INSTRUCTIONS FOR THE TASK - Give the lines of the material verbatim, from the first line to the line with "SCREW_HOLE_HEIGHT = 32.5 * MM", including both.

GIVEN DATA -
⟨

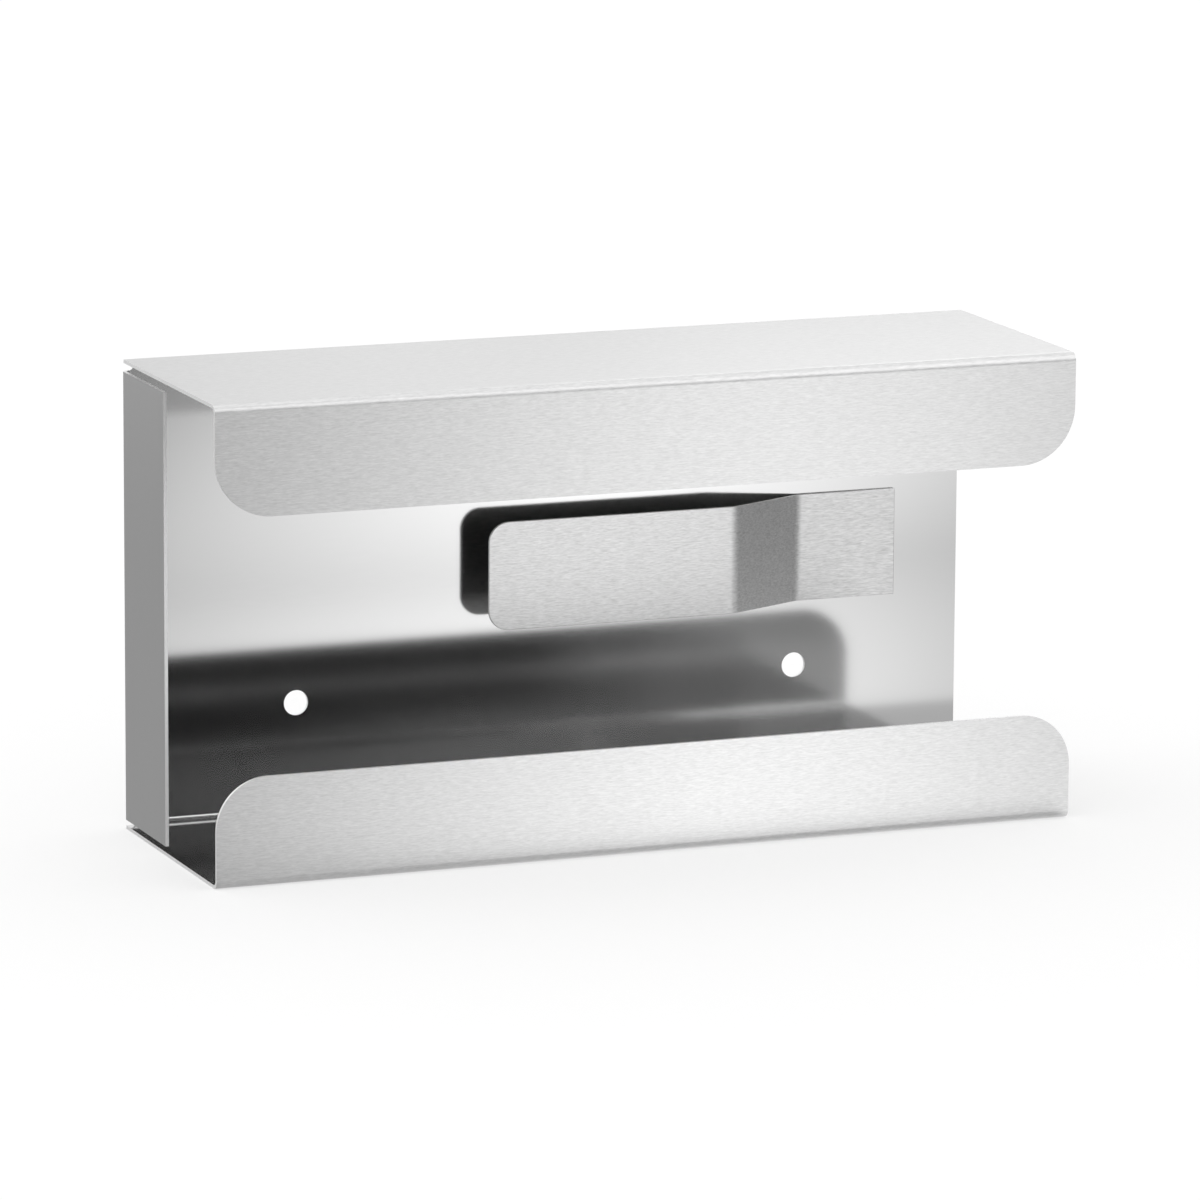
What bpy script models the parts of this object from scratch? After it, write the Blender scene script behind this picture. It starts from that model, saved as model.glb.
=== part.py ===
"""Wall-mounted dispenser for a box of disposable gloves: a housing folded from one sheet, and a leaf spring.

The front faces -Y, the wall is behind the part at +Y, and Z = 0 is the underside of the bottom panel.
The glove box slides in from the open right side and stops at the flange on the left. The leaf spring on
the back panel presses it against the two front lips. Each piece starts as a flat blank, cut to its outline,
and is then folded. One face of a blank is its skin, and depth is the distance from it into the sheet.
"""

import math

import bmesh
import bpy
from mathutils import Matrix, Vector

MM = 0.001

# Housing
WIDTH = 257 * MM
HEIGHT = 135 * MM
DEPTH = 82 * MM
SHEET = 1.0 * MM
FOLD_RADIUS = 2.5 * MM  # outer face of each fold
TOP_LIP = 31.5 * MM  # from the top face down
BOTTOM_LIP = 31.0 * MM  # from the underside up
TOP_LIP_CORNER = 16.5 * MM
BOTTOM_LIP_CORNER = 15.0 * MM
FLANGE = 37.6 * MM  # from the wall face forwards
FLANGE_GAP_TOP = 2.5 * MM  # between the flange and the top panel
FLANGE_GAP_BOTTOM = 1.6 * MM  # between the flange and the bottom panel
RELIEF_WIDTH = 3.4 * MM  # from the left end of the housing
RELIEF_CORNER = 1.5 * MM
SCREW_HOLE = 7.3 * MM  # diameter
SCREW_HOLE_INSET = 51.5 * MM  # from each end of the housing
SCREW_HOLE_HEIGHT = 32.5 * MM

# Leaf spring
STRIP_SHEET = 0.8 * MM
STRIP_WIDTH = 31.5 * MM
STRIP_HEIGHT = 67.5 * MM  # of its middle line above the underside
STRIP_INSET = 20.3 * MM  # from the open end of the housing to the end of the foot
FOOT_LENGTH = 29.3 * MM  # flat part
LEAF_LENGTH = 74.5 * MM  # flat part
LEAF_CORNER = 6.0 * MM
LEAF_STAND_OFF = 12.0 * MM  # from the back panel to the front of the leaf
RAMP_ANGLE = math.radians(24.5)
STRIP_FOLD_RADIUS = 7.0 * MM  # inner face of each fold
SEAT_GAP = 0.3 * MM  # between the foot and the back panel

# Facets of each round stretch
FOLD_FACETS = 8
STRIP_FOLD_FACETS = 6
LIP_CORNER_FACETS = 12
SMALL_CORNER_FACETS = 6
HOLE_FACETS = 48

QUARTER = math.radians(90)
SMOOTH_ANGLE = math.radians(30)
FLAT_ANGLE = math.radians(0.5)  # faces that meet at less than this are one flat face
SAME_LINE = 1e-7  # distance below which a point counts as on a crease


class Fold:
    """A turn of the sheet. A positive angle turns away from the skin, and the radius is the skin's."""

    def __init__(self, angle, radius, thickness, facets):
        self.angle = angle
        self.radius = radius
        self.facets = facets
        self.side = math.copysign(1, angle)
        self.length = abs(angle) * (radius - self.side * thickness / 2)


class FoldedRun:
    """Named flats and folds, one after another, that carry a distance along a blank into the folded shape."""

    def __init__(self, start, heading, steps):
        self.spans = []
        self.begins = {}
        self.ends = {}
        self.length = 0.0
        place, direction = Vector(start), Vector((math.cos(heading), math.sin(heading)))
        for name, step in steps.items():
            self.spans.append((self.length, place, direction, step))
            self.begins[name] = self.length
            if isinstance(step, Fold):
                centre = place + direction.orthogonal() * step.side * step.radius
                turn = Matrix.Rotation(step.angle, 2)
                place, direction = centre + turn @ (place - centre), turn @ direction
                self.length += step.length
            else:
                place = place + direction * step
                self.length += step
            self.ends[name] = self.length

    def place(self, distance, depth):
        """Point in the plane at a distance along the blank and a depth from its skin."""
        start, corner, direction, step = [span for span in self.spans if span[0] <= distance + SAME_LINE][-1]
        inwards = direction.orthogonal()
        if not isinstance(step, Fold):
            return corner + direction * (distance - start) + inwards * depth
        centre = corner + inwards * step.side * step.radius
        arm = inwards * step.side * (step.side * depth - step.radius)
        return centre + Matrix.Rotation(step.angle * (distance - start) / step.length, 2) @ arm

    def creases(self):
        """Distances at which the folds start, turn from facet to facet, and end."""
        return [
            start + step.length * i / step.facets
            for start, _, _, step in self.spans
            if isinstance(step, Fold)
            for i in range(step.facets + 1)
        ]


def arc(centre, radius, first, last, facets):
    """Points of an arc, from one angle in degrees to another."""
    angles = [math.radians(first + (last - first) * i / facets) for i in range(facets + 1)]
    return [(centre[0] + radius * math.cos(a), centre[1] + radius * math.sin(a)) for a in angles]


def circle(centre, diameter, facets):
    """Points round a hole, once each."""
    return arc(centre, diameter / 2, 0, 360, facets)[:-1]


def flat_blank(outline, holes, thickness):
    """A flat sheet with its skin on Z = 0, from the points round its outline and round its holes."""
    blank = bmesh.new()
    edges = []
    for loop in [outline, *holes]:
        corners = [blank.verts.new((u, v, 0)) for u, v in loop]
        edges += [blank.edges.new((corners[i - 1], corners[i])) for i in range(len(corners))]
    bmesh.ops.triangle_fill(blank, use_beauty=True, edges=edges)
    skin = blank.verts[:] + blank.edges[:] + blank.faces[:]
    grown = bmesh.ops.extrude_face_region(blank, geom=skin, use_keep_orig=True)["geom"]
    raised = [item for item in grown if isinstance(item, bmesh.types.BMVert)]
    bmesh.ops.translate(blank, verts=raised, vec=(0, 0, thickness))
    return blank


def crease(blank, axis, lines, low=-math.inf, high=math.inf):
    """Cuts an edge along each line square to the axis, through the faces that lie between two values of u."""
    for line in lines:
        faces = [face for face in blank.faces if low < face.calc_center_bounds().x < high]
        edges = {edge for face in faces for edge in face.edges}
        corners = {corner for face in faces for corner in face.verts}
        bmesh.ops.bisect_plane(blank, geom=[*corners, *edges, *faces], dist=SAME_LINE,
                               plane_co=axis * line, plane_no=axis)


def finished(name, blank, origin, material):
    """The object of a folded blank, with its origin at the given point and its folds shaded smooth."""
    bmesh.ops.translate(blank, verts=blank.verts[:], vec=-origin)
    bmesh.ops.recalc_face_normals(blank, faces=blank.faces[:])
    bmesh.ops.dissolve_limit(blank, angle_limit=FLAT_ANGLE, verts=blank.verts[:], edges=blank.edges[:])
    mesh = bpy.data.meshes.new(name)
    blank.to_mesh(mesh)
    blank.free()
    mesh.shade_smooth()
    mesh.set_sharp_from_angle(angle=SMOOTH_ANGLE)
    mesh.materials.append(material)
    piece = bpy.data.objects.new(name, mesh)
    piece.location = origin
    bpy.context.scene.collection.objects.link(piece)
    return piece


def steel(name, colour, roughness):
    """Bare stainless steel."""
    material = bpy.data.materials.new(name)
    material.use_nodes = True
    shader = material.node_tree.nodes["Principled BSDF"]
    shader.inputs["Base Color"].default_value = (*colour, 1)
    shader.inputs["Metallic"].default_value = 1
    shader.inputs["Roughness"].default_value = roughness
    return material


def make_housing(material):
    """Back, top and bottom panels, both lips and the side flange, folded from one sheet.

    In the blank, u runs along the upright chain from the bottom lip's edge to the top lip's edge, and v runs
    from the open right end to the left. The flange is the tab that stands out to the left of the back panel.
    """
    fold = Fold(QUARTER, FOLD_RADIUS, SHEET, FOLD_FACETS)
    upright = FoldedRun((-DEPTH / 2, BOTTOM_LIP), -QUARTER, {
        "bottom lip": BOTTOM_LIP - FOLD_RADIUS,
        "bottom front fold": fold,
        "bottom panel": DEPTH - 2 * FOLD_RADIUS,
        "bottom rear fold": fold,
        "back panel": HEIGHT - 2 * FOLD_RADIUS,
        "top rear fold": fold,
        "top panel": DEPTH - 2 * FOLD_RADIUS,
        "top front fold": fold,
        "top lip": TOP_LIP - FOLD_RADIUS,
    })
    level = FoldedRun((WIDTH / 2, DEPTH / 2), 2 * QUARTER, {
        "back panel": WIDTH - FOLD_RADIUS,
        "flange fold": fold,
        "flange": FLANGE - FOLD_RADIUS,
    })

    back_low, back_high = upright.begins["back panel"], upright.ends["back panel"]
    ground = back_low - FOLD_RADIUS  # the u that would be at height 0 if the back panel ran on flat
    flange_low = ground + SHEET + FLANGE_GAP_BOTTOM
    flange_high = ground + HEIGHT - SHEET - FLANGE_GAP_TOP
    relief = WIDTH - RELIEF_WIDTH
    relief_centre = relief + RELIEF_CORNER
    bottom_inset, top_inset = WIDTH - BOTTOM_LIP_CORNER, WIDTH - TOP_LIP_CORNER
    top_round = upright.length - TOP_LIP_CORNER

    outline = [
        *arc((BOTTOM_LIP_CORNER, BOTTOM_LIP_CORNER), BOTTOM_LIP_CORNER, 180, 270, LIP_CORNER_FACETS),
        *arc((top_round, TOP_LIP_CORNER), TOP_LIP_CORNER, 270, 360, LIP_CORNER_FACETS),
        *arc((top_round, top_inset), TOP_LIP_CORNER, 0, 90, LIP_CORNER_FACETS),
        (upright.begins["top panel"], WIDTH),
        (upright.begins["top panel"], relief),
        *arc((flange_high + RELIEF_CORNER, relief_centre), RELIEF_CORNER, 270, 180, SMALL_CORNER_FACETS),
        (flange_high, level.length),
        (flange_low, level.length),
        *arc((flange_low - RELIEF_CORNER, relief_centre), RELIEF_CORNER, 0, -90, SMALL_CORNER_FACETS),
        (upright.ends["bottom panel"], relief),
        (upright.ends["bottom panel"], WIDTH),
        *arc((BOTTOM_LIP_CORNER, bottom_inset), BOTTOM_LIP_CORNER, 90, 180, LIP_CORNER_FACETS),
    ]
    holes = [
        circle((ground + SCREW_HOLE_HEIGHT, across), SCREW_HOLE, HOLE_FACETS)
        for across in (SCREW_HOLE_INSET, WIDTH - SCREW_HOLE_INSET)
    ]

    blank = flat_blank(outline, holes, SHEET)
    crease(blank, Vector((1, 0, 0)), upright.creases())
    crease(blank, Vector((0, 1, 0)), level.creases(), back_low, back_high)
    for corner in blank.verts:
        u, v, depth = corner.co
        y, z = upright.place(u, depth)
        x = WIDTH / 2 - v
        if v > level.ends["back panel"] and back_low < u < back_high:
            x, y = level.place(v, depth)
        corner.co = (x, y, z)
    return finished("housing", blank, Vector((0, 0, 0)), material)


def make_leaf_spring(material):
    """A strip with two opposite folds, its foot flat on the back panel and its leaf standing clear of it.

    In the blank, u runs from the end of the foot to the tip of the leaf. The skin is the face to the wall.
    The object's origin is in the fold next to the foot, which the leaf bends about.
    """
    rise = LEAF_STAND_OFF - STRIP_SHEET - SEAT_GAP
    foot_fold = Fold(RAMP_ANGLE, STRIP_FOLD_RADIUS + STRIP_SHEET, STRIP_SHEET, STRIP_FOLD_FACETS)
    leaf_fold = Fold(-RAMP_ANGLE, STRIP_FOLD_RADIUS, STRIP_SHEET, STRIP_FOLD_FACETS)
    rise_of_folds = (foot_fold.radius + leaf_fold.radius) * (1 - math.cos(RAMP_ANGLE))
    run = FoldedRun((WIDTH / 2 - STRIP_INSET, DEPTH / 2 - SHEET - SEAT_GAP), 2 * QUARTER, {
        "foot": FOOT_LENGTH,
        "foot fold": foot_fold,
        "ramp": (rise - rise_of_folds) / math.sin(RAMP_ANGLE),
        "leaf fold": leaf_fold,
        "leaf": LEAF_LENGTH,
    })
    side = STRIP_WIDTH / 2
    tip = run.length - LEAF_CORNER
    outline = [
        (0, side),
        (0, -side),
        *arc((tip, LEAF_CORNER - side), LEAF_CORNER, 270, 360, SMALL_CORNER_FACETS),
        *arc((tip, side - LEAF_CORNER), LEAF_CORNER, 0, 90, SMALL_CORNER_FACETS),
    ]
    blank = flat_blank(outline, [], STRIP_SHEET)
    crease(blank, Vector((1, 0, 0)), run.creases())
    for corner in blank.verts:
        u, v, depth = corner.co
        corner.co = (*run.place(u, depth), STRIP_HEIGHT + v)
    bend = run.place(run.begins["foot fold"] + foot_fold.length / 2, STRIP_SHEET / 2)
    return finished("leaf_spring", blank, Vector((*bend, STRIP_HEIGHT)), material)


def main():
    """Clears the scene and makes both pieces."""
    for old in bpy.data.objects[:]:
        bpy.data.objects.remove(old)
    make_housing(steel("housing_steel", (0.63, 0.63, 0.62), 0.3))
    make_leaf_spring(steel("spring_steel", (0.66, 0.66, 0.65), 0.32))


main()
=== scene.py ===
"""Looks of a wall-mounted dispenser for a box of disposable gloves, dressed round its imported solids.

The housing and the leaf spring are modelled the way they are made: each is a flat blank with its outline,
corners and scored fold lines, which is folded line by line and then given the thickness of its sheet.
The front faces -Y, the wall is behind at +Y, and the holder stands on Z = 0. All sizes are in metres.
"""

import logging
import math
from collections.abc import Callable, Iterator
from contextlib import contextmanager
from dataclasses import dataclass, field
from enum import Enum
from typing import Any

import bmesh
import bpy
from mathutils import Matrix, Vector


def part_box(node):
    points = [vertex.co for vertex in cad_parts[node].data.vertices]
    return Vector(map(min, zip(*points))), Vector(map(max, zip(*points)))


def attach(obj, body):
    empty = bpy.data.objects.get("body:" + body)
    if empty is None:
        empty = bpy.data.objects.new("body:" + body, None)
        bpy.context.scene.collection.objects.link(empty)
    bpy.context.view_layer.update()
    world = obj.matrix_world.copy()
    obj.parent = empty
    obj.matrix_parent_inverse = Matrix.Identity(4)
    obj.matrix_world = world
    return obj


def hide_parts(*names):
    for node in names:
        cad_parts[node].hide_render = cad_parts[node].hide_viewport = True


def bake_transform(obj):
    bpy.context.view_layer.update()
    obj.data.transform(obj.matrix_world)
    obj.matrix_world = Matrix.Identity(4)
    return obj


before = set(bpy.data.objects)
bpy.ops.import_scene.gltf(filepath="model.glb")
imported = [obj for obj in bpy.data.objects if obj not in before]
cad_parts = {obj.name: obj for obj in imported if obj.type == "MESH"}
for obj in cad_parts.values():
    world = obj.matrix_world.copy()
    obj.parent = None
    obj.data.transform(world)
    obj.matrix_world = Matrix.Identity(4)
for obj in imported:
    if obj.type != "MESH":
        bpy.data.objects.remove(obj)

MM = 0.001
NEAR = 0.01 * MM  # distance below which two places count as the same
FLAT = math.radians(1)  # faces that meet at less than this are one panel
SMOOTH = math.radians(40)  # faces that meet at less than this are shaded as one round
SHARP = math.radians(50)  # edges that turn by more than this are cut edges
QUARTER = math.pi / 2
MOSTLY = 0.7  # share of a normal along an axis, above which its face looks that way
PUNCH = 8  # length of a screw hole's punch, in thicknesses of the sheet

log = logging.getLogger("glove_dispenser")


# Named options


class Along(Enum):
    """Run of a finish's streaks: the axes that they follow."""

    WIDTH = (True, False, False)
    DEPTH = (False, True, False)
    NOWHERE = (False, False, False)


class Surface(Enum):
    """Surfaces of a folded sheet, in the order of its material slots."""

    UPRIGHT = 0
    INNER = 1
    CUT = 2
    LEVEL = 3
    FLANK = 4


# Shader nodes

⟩

EXERCISE RESULT -
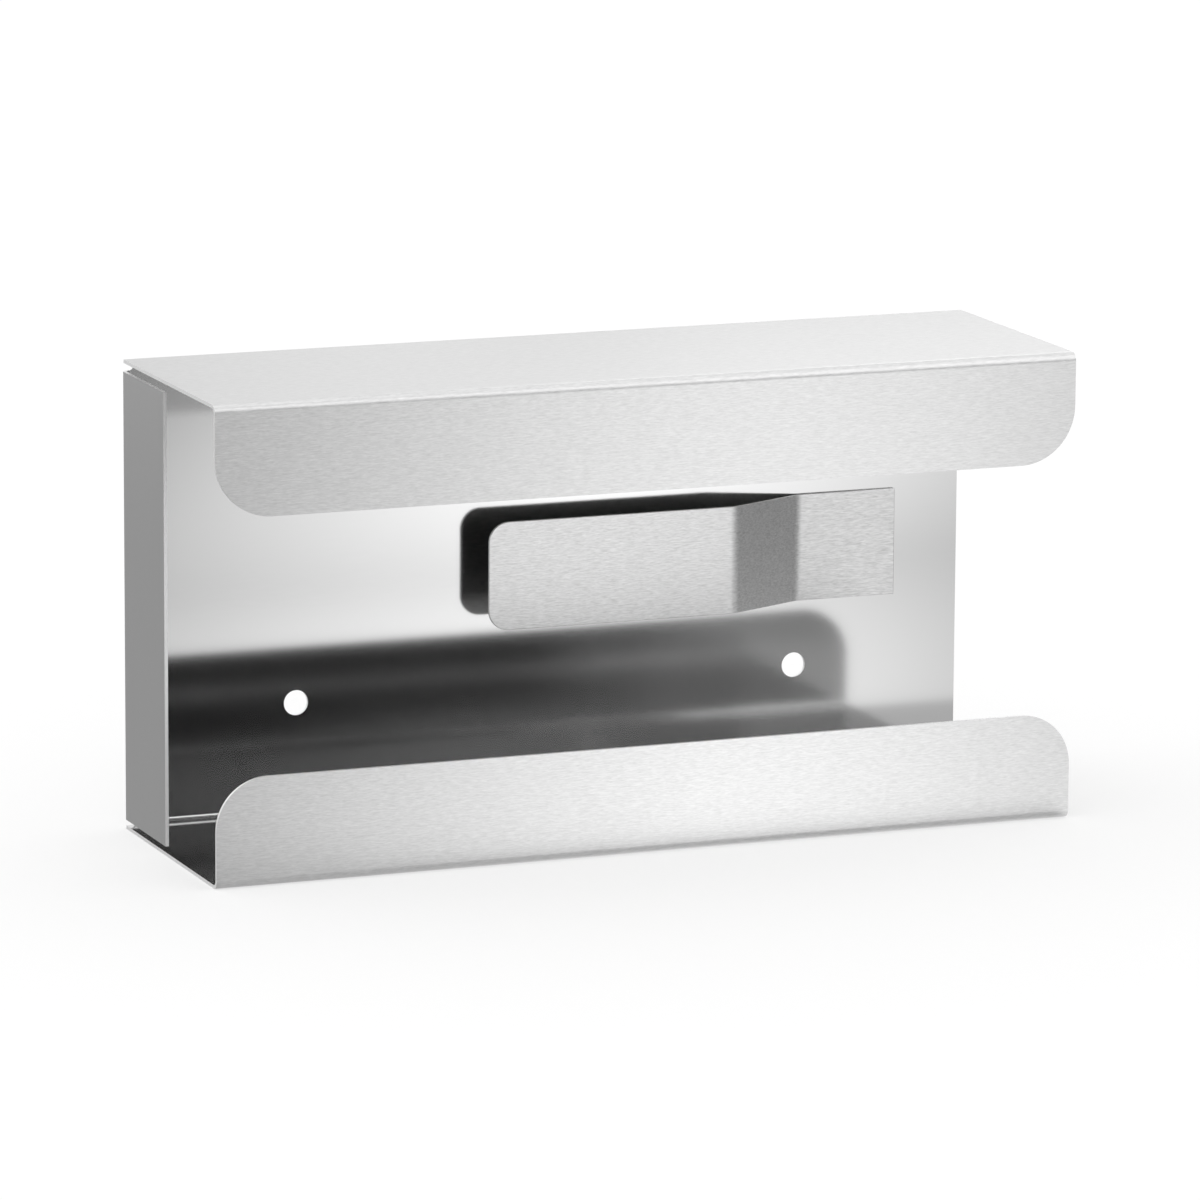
What bpy script models the parts of this object from scratch? After it, write the Blender scene script behind this picture. It starts from that model, saved as model.glb.
=== part.py ===
"""Wall-mounted dispenser for a box of disposable gloves: a housing folded from one sheet, and a leaf spring.

The front faces -Y, the wall is behind the part at +Y, and Z = 0 is the underside of the bottom panel.
The glove box slides in from the open right side and stops at the flange on the left. The leaf spring on
the back panel presses it against the two front lips. Each piece starts as a flat blank, cut to its outline,
and is then folded. One face of a blank is its skin, and depth is the distance from it into the sheet.
"""

import math

import bmesh
import bpy
from mathutils import Matrix, Vector

MM = 0.001

# Housing
WIDTH = 257 * MM
HEIGHT = 135 * MM
DEPTH = 82 * MM
SHEET = 1.0 * MM
FOLD_RADIUS = 2.5 * MM  # outer face of each fold
TOP_LIP = 31.5 * MM  # from the top face down
BOTTOM_LIP = 31.0 * MM  # from the underside up
TOP_LIP_CORNER = 16.5 * MM
BOTTOM_LIP_CORNER = 15.0 * MM
FLANGE = 37.6 * MM  # from the wall face forwards
FLANGE_GAP_TOP = 2.5 * MM  # between the flange and the top panel
FLANGE_GAP_BOTTOM = 1.6 * MM  # between the flange and the bottom panel
RELIEF_WIDTH = 3.4 * MM  # from the left end of the housing
RELIEF_CORNER = 1.5 * MM
SCREW_HOLE = 7.3 * MM  # diameter
SCREW_HOLE_INSET = 51.5 * MM  # from each end of the housing
SCREW_HOLE_HEIGHT = 32.5 * MM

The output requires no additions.